Евгений Онищенко: Само по себе неудобство конкурсной документации не слабое место, слабое место то, что госзаказ рассчитан на поставку каких-то конкретных вещей, выполнение конкретных задач, для которых понятно заранее, что они будут сделаны, а к науке это отношения не имеет в силу того, что мы говорили, поскольку в науке никогда абсолютно точно нельзя сказать, что будет достигнут тот результат, та гипотеза будет оправдана или отвергнута. Но есть и другие вещи. Только что, говоря об отборе научных проектов, что самое важное здесь квалификация исследовательских групп и качественная программа исследований. Группа показывает, что у нее есть определенный задел, она собирается решить эту проблему такими-то и такими-то методами, действительно есть квалифицированные люди, и эксперты оценивают обоснованность исследовательской программы и квалификацию. А закон о госзакупках не позволяет действовать так. Он даже в случае научно-исследовательских опытно-конструкторских работ, там есть несколько критериев, которые должны использоваться при оценке всех заявок на конкурс и одним из критериев является цена, то есть чем она ниже, тем лучше. Одним из возможных критериев, единственным практически, который пригоден для оценки научных проектов - это критерий квалификации участников конкурса и качество работ. Так вот на него можно только 45% общей заявки уделить не более, а меньше можно. Это приводит к тому, что на собственно единственный содержательный критерий приходится менее половины оценки заявки. И недостаточно квалифицированные группы могут выигрывать и могут делать ставку на удешевление своего.

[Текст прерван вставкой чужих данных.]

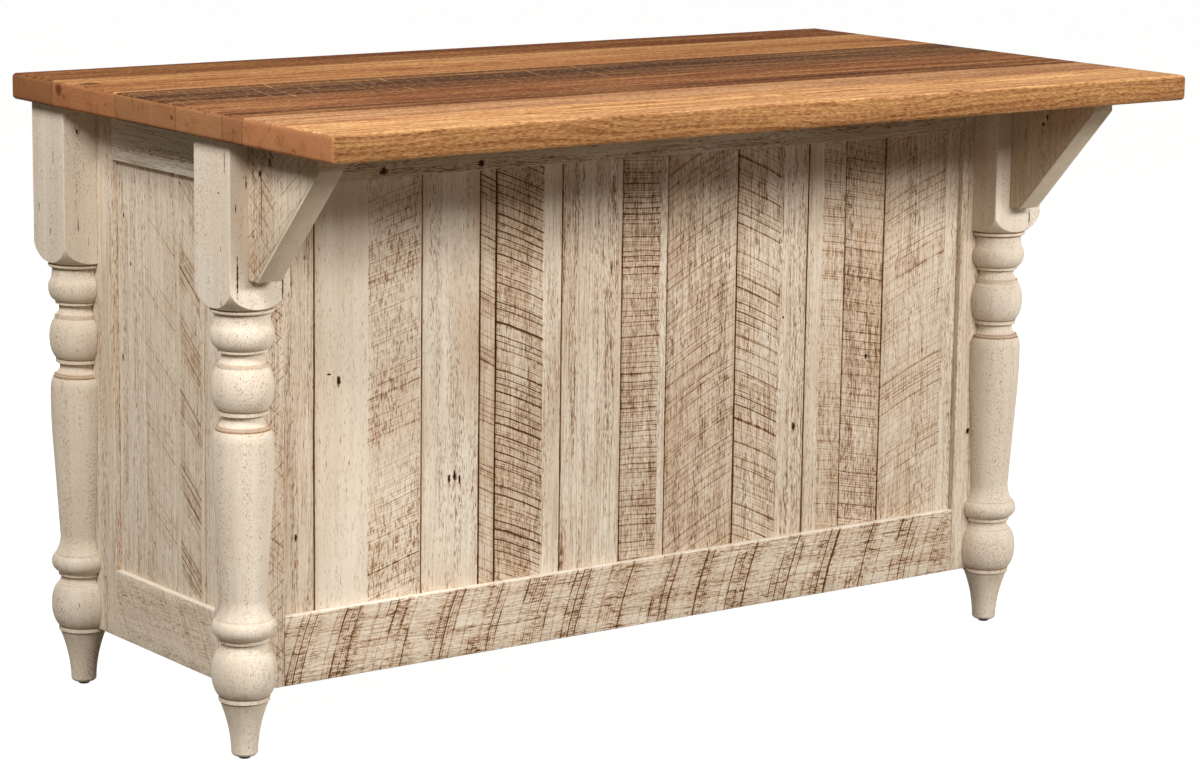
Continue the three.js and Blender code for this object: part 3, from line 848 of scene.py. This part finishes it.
def ring_faces(rings, sides, downwards=False):
    """Faces between rings of points, with a cap on the first and on the last."""
    quads = []
    for start in range(0, (rings - 1) * sides, sides):
        for i in range(sides):
            near, after = start + i, start + (i + 1) % sides
            if downwards:
                quads.append([near, near + sides, after + sides, after])
            else:
                quads.append([near, after, after + sides, near + sides])
    first = list(range(sides))
    last = [(rings - 1) * sides + i for i in range(sides)]
    return [first, *quads, last[::-1]] if downwards else [*quads, first[::-1], last]


def leg_mesh(top, seed):
    """The whole leg on its own axis. The notch for the cabinet's corner, towards +X and +Y, is cut from it
    afterwards.
    """
    turned = turned_rows(top / MM - BLOCK_HEIGHT)
    columns = []
    for angle in leg_angles():
        block = block_rows(top / MM, angle)
        columns.append([*block, *turned])
    cavity_rows = [0.0] * len(block) + hollow_depth(turned)
    points = []
    cavity = []
    for row, hollow in enumerate(cavity_rows):
        for angle, column in zip(leg_angles(), columns):
            radius, height = column[row]
            direction = Vector((math.cos(angle), math.sin(angle), 0))
            point = direction * radius * MM + Vector((0, 0, height * MM))
            nick = noise.noise(point * LEG_NICK_SCALE + Vector((seed, 0, seed)))
            points.append(point - direction * max(0.0, nick) * LEG_NICK * MM)
            cavity.append(hollow)
    return points, ring_faces(len(cavity_rows), len(columns), downwards=True), cavity


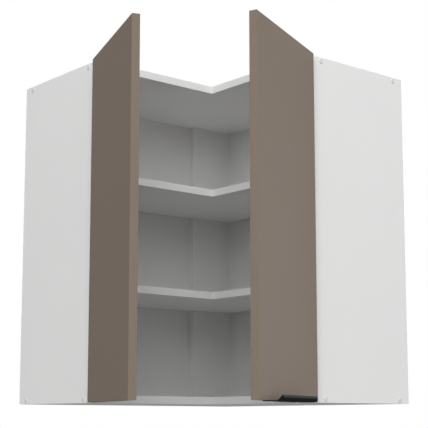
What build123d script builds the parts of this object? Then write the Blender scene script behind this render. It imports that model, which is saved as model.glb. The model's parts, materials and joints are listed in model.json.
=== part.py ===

Да мы, пусть у нас недостаточно квалификации, но мы выполним исследование не за пять миллионов, а за миллион рублей. И смотрите, что получается, какая интересная штука, что вроде как закон способствует, одна из его целей - это достижение экономии. Вот у нас было можно пять миллионов рублей, а мы израсходовали один или два миллиона рублей. Достигнута формально бюджетная экономия. А на деле происходит совершенно иное. На деле мы взяли этот миллион или два миллиона и выбросили на воздух. Потому что не обладающая квалификацией группа, она выполнит исследование научного уровня, с точки зрения науки вообще не имеет смысла. Они повторили чьи-то 30-летней давности работы, либо вообще ахинею сделали. То есть происходит пустое разбазаривание средств при видимости бюджетной экономии.

Ольга Орлова: И дальше действительно как рассуждает чиновник: с одной стороны он говорит, что, посмотрите, мы сэкономили из 5 миллионов целых 4, потому что та группа обещала выполнить исследования за 5 миллионов, а эта говорит за миллион. И вопрос в том, что сэкономили 4 или выбросили один.

Евгений Онищенко: В том-то и дело, что выбросили один, к сожалению, или два, или три. Деньги были потрачены не на дело. А те группы, которые могли бы выполнить серьезную задачу, они финансирование не получили. То есть мы получили пустую трату денег, и мы не получили какого-то серьезного результата. Есть еще некоторые нюансы этого закона, которые делают его непригодным для науки или плохо приспособленным. То, что мы говорили, что наука делается в основном группами. То есть это не фирма, научный институт - это не фирма, авторемонтная мастерская, где все подчинено единой задаче. Или фирма по продаже транзисторов или велосипедов. В научном институте научные группы могут работать по совершенно независимой тематике, которая, выдавая заявки на гранты фондов, получая их. То есть они работают по своей независимой программе. А закон это не видит. И в результате получается, что Роснаука или Рособразование объявляют конкурс по исследованиям в области физики полупроводников. Закон устанавливает ограничение для числа заявок, которые может подать одна организация, не более одной заявки на один лот. Представьте себе, что в Новосибирске есть институт физики полупроводников, где есть множество научных групп, работающих по этой тематике, даже физика твердого тела. И в результате институт может выдвинуть одну группу, хотя это сильный институт, в нем много групп, работающих по этой тематике.
Что получается? Получается, что вместо способствования конкуренции реальной закон на самом деле зарезает конкуренцию, срезает средний уровень заявок, которые поступают на конкурс по этой тематике, в результате этого победят те группы недостаточно сильные и побеждают, которые в случае бы, как в случае фондов была бы полная свобода, не получили бы научное финансирование. И более того, если мы рассмотрим не заказ научных исследований, а трату денег группами, закон о госзакупках говорит о расходе денег учреждениями, не только федеральными агентствами, то опять же получается вот что: конкретной группе был выдан грант на конкретные исследования, но закон не видит конкретную группу, он видит только учреждение. Поэтому расход этой группы оказывается завязан с расходами совершенно независимо полученных средств другими группами. Создается огромная масса проблем.